Given problem: Quote verbatim everything from the line containing "(0.86, 0.87, 0.91))" down to the line containing "obj.matrix_world = world", with both of those lines included and no others.
<<<<
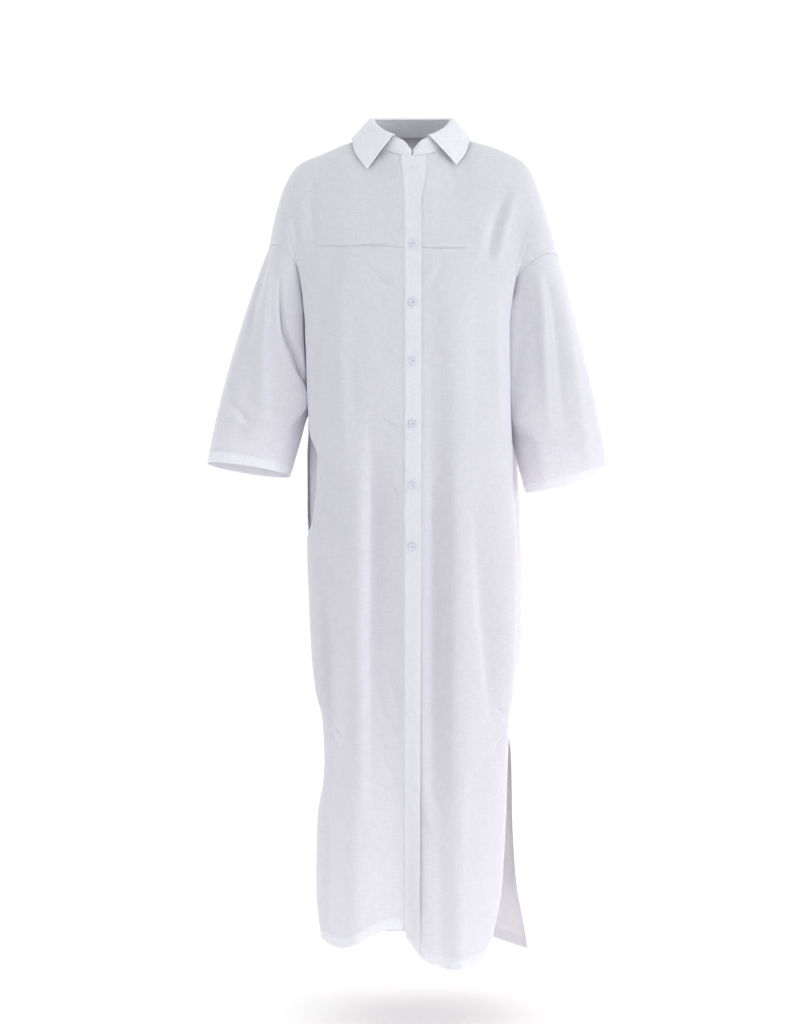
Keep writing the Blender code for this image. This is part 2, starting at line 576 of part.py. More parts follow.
def make_sleeve(side, made_of):
    """A sleeve tube with its hem turned up at the cuff."""
    name = "sleeve_right" if side == RIGHT else "sleeve_left"
    turn_row = 1 - HEM_TURN / SLEEVE_LENGTH
    v = np.concatenate([[0, .035, .09], np.linspace(.17, turn_row - 0.005, 8), [turn_row, 1.0]])
    turns = np.concatenate([UPPER_ROWS, 2 - UPPER_ROWS[-2:0:-1]])
    grid_t, grid_v = np.meshgrid(turns, v)

    def surface(a, b):
        return sleeve(side, a, b)

    points = surface(grid_t, grid_v)
    n = normals(surface, grid_t, grid_v, u_range=(-1.0, 3.0), v_range=(0.0, 1.0))
    middle = points.mean(axis=1, keepdims=True)
    if float(np.sum(n * (points - middle))) < 0:
        n = -n
    n[0] = n[1]
    down = points[1] - points[0]
    points[0] += SEAM_GAP * 1.5 * down / np.linalg.norm(down, axis=-1, keepdims=True)
    extra = HEM_EXTRA * (grid_v >= turn_row - 1e-9)
    return wall(name, points, n, extra, CLOTH, made_of, ring=True)


def neck_line(turn):
    """Neck seam at an angle from the centre front, positive towards the wearer's left."""
    side = np.where(turn < 0, RIGHT, LEFT)
    a = np.abs(turn)
    front = a <= math.pi / 2
    x = NECK_HALF_WIDTH * np.sin(a) * side
    y = np.where(front, -NECK_FRONT_DEPTH, -NECK_BACK_DEPTH) * np.cos(a)
    fall = np.maximum(np.cos(a), 0)
    z = np.where(front, -NECK_FRONT_DROP * fall ** NECK_CURVE, -NECK_BACK_RISE * np.cos(a))
    return stack(x, y, z)


def stand_height(turn):
    """Height of the collar stand: full round the neck, its front ends rounded down to a low V."""
    degrees = np.degrees(np.abs(turn))
    return smooth((0, 4, 9, 16, 28, 180), (0.0090, 0.0125, 0.0190, 0.0240, 0.0255, STAND_HEIGHT), degrees)


def stand(turn, rise):
    """Point of the stand: it rises from the neck seam and leans in towards the neck."""
    base = neck_line(turn)
    lean = STAND_LEAN * rise
    return base * np.stack([1 - lean, 1 - lean, np.ones(lean.shape)], axis=-1) + stack(
        0 * rise, 0 * rise, stand_height(turn) * rise + STAND_SEAT)


def make_stand(made_of):
    """The collar stand, open at the centre front, where its ends nearly meet."""
    half = np.concatenate([[1.2, 5, 9, 14, 20, 28], np.linspace(40, 180, 11)])
    turn = np.radians(np.concatenate([half, 360 - half[-2::-1]]))
    grid_t, grid_r = np.meshgrid(turn, np.linspace(0, 1, 4))

    def surface(a, b):
        return stand(np.where(a > math.pi, a - 2 * math.pi, a), b)

    n = normals(surface, grid_t, grid_r, u_range=(0.0, 2 * math.pi), v_range=(-1.0, 2.0))
    points = surface(grid_t, grid_r)
    if float(np.sum(n[..., :2] * points[..., :2])) < 0:
        n = -n
    return wall("collar_stand", points, n, 0.0, LEAF_THICKNESS, made_of)


def leaf_fold(turn):
    """Fold of the collar at an angle from the centre front: along the top of the stand."""
    return stand(turn, np.ones(turn.shape))


def leaf(share, t):
    """Point of the collar leaf: share runs from -1 at the right tip over 0 at the back to 1 at the left tip.

    Across, t is 0 inside the fold and 1 at the outer edge: up over the fold in a small roll, then
    down in a shallow bow to the edge.
    """
    share, t = np.broadcast_arrays(np.asarray(share, dtype=float), np.asarray(t, dtype=float))
    out = 1 - np.abs(share)
    left = share >= 0
    start = np.where(left, math.radians(LEAF_START_TURN[LEFT]), math.radians(LEAF_START_TURN[RIGHT]))
    turn = (start + (math.pi - start) * out) * np.where(left, 1, -1)
    inner = leaf_fold(turn)
    edge = stack(*[np.where(left, read(LEAF, "left_edge_" + axis, out), read(LEAF, "right_edge_" + axis, out))
                   for axis in "xyz"])
    away = np.stack([np.sin(turn), -np.cos(turn), np.zeros(turn.shape)], axis=-1)
    up = np.array([0.0, 0.0, 1.0])

    def rolled(angle):
        aside = away * ROLL_RADIUS * (1 - np.cos(angle))
        return inner + up * ROLL_LIFT + aside + up * ROLL_RADIUS * ROLL_FLATNESS * np.sin(angle)

    over = rolled(np.clip(t / ROLL_SHARE, 0, 1)[..., None] * ROLL_ANGLE)
    foot = rolled(ROLL_ANGLE)
    b = np.clip((t - ROLL_SHARE) / (1 - ROLL_SHARE), 0, 1)[..., None]
    fallen = foot + (edge - foot) * b + away * LEAF_BOW * np.sin(b * math.pi)
    return np.where((t <= ROLL_SHARE)[..., None], over, fallen)


def make_leaf(made_of):
    """The collar leaf, folded over the stand and lying on the shoulders."""
    out = np.array([0, .05, .11, .18, .27, .36, .46, .56, .66, .76, .88])
    share = np.concatenate([out - 1, [0.0], (1 - out)[::-1]])
    t = np.array([0, .10, .20, .30, .52, .76, 1.0])
    grid_s, grid_t = np.meshgrid(share, t)
    points = leaf(grid_s, grid_t)
    n = normals(leaf, grid_s, grid_t, u_range=(-1.0, 1.0), v_range=(0.0, 1.0))
    if float(n[-2, n.shape[1] // 2, 1]) < 0:
        n = -n
    return wall("collar_leaf", points, n, LEAF_THICKNESS, 0.0, made_of)


def pocket_bag(run, b):
    """Point of the pocket bag: run follows the columns of its table, b runs from its top to its foot.

    The first layer hangs inside the front from the front's edge at the mouth. The second comes back
    along it, and its last stretch crosses the mouth to the inside of the back's edge.
    """
    run, b = np.broadcast_arrays(np.asarray(run, dtype=float), np.asarray(b, dtype=float))
    u = read(POCKET, "share", run, "run")
    deep = (1 - u) / (1 - min(POCKET["share"]))
    foot = POCKET_BOTTOM - POCKET_DROP * read(POCKET_FOOT, "drop", deep, "deep")
    v = row_at(POCKET_TOP + (foot - POCKET_TOP) * b)

    def front(s, t):
        return body(FRONT, RIGHT, s, t)

    def back(s, t):
        return body(BACK, RIGHT, s, t)

    hung = front(u, v)
    inside = read(POCKET, "inward", run, "run")
    inside = inside + read(POCKET, "apart", run, "run") * read(POCKET_CLOSING, "open", b, "down")
    hung = hung - outward(normals(front, u, v), hung) * inside[..., None]
    crossing = np.clip(run - POCKET["run"][-2], 0, 1)[..., None]
    edge = back(np.full(u.shape, POCKET_BACK_SHARE), v)
    edge = edge - outward(normals(back, np.full(u.shape, POCKET_BACK_SHARE), v), edge) * POCKET["inward"][0]
    return hung * (1 - crossing) + edge * crossing


def make_pocket_bag(made_of):
    """The bag of the wearer's right side pocket: two layers, joined along the fold inside the front."""
    grid_r, grid_b = np.meshgrid(np.array(POCKET["run"]), POCKET_ROWS)
    points = pocket_bag(grid_r, grid_b)
    n = np.cross(np.gradient(points, axis=1), np.gradient(points, axis=0))
    n /= np.linalg.norm(n, axis=-1, keepdims=True)
    return wall("pocket_bag_right", points, n, POCKET_CLOTH / 2, POCKET_CLOTH / 2, made_of)


def make_button(number, level, made_of):
    """A flat round button with a raised rim, lying on the top band at the centre front."""
    def surface(a, b):
        return body(FRONT, LEFT, a, b)

    rows = np.linspace(0, SLIT_ROW, 401)
    heights = surface(np.zeros(rows.shape), rows)[:, 2]
    u, v = np.array([STEP]), np.array([np.interp(-level, -heights, rows)])
    n = normals(surface, u, v)[0]
    n = n if n[1] < 0 else -n
    up = np.cross(n, (1.0, 0.0, 0.0))
    up /= np.linalg.norm(up)
    aside = np.cross(up, n)
    base = surface(u, v)[0] + n * (PLACKET_LIFT + SEAM_GAP + BUTTON_SEAT)
    angle = np.arange(BUTTON_SIDES) * 2 * math.pi / BUTTON_SIDES
    rim = aside * np.cos(angle)[:, None] + up * np.sin(angle)[:, None]
    share, rise = (np.array(BUTTON_PROFILE[key]) for key in ("radius", "rise"))
    rings = base + n * (rise * BUTTON_THICKNESS)[:, None, None] + rim * (share * BUTTON_RADIUS)[:, None, None]
    middles = base + n * np.array([[rise[0]], [rise[-1]]]) * BUTTON_THICKNESS
    vertices = np.concatenate([rings.reshape(-1, 3), middles])
    under, over = len(vertices) - 2, len(vertices) - 1
    faces = []
    for k in range(BUTTON_SIDES):
        m = (k + 1) % BUTTON_SIDES
        for ring in range(len(share) - 1):
            low, high = ring * BUTTON_SIDES, (ring + 1) * BUTTON_SIDES
            faces.append((low + k, low + m, high + m, high + k))
        top = (len(share) - 1) * BUTTON_SIDES
        faces.append((under, m, k))
        faces.append((top + k, top + m, over))
    return add_object("button_%d" % number, vertices, faces, made_of)


for old in list(bpy.data.objects):
    bpy.data.objects.remove(old, do_unlink=True)

cotton = material("white cotton", (0.86, 0.87, 0.91))
shirting = material("white cotton, two layers", (0.90, 0.91, 0.94))
resin = material("white button resin", (0.88, 0.90, 0.93), roughness=0.35)

make_front(RIGHT, cotton)
make_front(LEFT, cotton)
make_back(cotton)
make_sleeve(RIGHT, cotton)
make_sleeve(LEFT, cotton)
make_band("placket_left", "under_right_edge", "under_left_edge", 0.0, UNDER_BAND_HEM, shirting)
make_band("placket_right", "top_right_edge", "top_left_edge", PLACKET_LIFT, TOP_BAND_HEM, shirting)
make_stand(shirting)
make_pocket_bag(cotton)
make_leaf(shirting)
for index, height in enumerate(BUTTON_LEVELS):
    make_button(index + 1, height, resin)
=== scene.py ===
"""Looks of a button-front maxi shirt dress in white cotton, worn and hollow, around its fixed CAD frame.

The file is laid out as an add-on and is run as a script. Every cloth piece is a thin shell: a surface
worked out from the same tables as the solids, with folds, creases and seams added along its normals.
Metres, +Z up. The front faces -Y, and the wearer's left is +X. Side -1 is the wearer's right.
"""

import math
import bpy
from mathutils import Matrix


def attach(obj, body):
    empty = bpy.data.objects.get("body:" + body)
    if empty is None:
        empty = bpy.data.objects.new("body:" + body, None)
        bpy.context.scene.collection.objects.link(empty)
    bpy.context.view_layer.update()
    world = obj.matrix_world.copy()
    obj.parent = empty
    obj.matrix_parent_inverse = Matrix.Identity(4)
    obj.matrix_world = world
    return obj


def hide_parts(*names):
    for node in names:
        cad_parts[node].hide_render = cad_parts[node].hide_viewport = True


bl_info = {
    "name": "Button-front maxi shirt dress",
    "version": (1, 0, 0),
    "blender": (4, 5, 0),
    "location": "3D Viewport > Sidebar > Shirt dress",
    "description": "Cloth, seams, stitching, collar and buttons of a worn cotton shirt dress",
    "category": "Object",
}

import bpy
import numpy as np

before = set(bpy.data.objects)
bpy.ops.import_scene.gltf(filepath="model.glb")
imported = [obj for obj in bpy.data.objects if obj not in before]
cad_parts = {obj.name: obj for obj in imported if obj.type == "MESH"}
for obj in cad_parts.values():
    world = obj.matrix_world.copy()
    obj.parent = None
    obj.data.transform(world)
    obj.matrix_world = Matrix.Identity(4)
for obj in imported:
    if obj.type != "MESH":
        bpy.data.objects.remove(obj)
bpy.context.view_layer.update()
BODY = "root"

RIGHT, LEFT = -1, 1
FRONT, BACK = "front", "back"
SIDE_NAMES = {RIGHT: "right", LEFT: "left"}

SEAM_GAP = 0.0003

NECK_HALF_WIDTH = 0.068
NECK_FRONT_DEPTH = 0.068
NECK_FRONT_DROP = 0.032
NECK_BACK_DEPTH = 0.066
NECK_BACK_RISE = 0.002
NECK_SHARE = 0.23
NECK_CURVE = 1.3
CHEST_LEVEL = -0.3
EDGE_SHARE = 0.78
ROUNDNESS = 0.62

PLACKET_LIFT = 0.0018
BUTTON_LEVELS = (-0.171, -0.262, -0.353, -0.454, -0.552, -0.651)
BUTTON_RADIUS = 0.0057
BUTTON_THICKNESS = 0.0022
BUTTON_SEAT = 0.0005

STAND_HEIGHT = 0.026
STAND_LEAN = 0.1
STAND_SEAT = 0.0009
LEAF_THICKNESS = 0.0013

POCKET_TOP, POCKET_BOTTOM = -0.47, -0.643
POCKET_DROP = 0.07

# Level of the top of the slits, its row down a panel, and the small step that measures directions.
SLIT_LEVEL = -0.95
SLIT_ROW = 1.62
STEP = 1e-4

# Where the shoulder line passes, from the neck over the shoulder and down the arm to the sleeve seam.
SHOULDER = {
    "share": (0.23, 0.34, 0.48, 0.6, 0.72, 0.86, 1.0),
    "right_out": (0.068, 0.0965, 0.1435, 0.184, 0.207, 0.222, 0.2317),
    "right_up": (0.0, -0.008, -0.027, -0.046, -0.083, -0.133, -0.1796),
    "left_out": (0.068, 0.0995, 0.15, 0.184, 0.204, 0.2215, 0.2375),
    "left_up": (0.0, -0.008, -0.0245, -0.046, -0.085, -0.138, -0.1958),
}

# How far each column of cloth runs on before it turns: leaving the shoulder line, and reaching the chest.
REACH_SIDEWAYS = {
    "share": (0.0, 0.12, 0.23, 0.34, 0.6, 0.7, 0.8, 0.9, 1.0),
    "leave_in": (0.0, 0.0, 0.0, 0.0, 0.0, 0.001, 0.003, 0.006, 0.01),
    "reach_side": (0.0, 0.0, 0.0, 0.0, 0.002, 0.003, 0.005, 0.008, 0.012),
}
REACH_FRONT = {
    **REACH_SIDEWAYS,
    "leave_out": (0.02, 0.034, 0.062, 0.07, 0.075, 0.08, 0.088, 0.099, 0.11),
    "leave_up": (-0.05, -0.04, -0.01, 0.0, 0.0, 0.004, 0.01, 0.02, 0.03),
    "reach_out": (0.0, 0.0, 0.0, 0.0, 0.005, 0.015, 0.038, 0.066, 0.085),
    "reach_up": (0.11, 0.12, 0.13, 0.13, 0.13, 0.127, 0.12, 0.108, 0.095),
}
REACH_BACK = {
    **REACH_SIDEWAYS,
    "leave_out": (0.034, 0.04, 0.058, 0.07, 0.08, 0.087, 0.096, 0.108, 0.12),
    "leave_up": (-0.03, -0.02, -0.006, 0.0, 0.0, 0.004, 0.01, 0.02, 0.03),
    "reach_out": (0.006, 0.008, 0.01, 0.012, 0.014, 0.024, 0.048, 0.078, 0.1),
    "reach_up": (0.14, 0.14, 0.14, 0.14, 0.14, 0.137, 0.13, 0.114, 0.095),
}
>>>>
Result for this task:
cotton = material("white cotton", (0.86, 0.87, 0.91))
shirting = material("white cotton, two layers", (0.90, 0.91, 0.94))
resin = material("white button resin", (0.88, 0.90, 0.93), roughness=0.35)

make_front(RIGHT, cotton)
make_front(LEFT, cotton)
make_back(cotton)
make_sleeve(RIGHT, cotton)
make_sleeve(LEFT, cotton)
make_band("placket_left", "under_right_edge", "under_left_edge", 0.0, UNDER_BAND_HEM, shirting)
make_band("placket_right", "top_right_edge", "top_left_edge", PLACKET_LIFT, TOP_BAND_HEM, shirting)
make_stand(shirting)
make_pocket_bag(cotton)
make_leaf(shirting)
for index, height in enumerate(BUTTON_LEVELS):
    make_button(index + 1, height, resin)
=== scene.py ===
"""Looks of a button-front maxi shirt dress in white cotton, worn and hollow, around its fixed CAD frame.

The file is laid out as an add-on and is run as a script. Every cloth piece is a thin shell: a surface
worked out from the same tables as the solids, with folds, creases and seams added along its normals.
Metres, +Z up. The front faces -Y, and the wearer's left is +X. Side -1 is the wearer's right.
"""

import math
import bpy
from mathutils import Matrix


def attach(obj, body):
    empty = bpy.data.objects.get("body:" + body)
    if empty is None:
        empty = bpy.data.objects.new("body:" + body, None)
        bpy.context.scene.collection.objects.link(empty)
    bpy.context.view_layer.update()
    world = obj.matrix_world.copy()
    obj.parent = empty
    obj.matrix_parent_inverse = Matrix.Identity(4)
    obj.matrix_world = world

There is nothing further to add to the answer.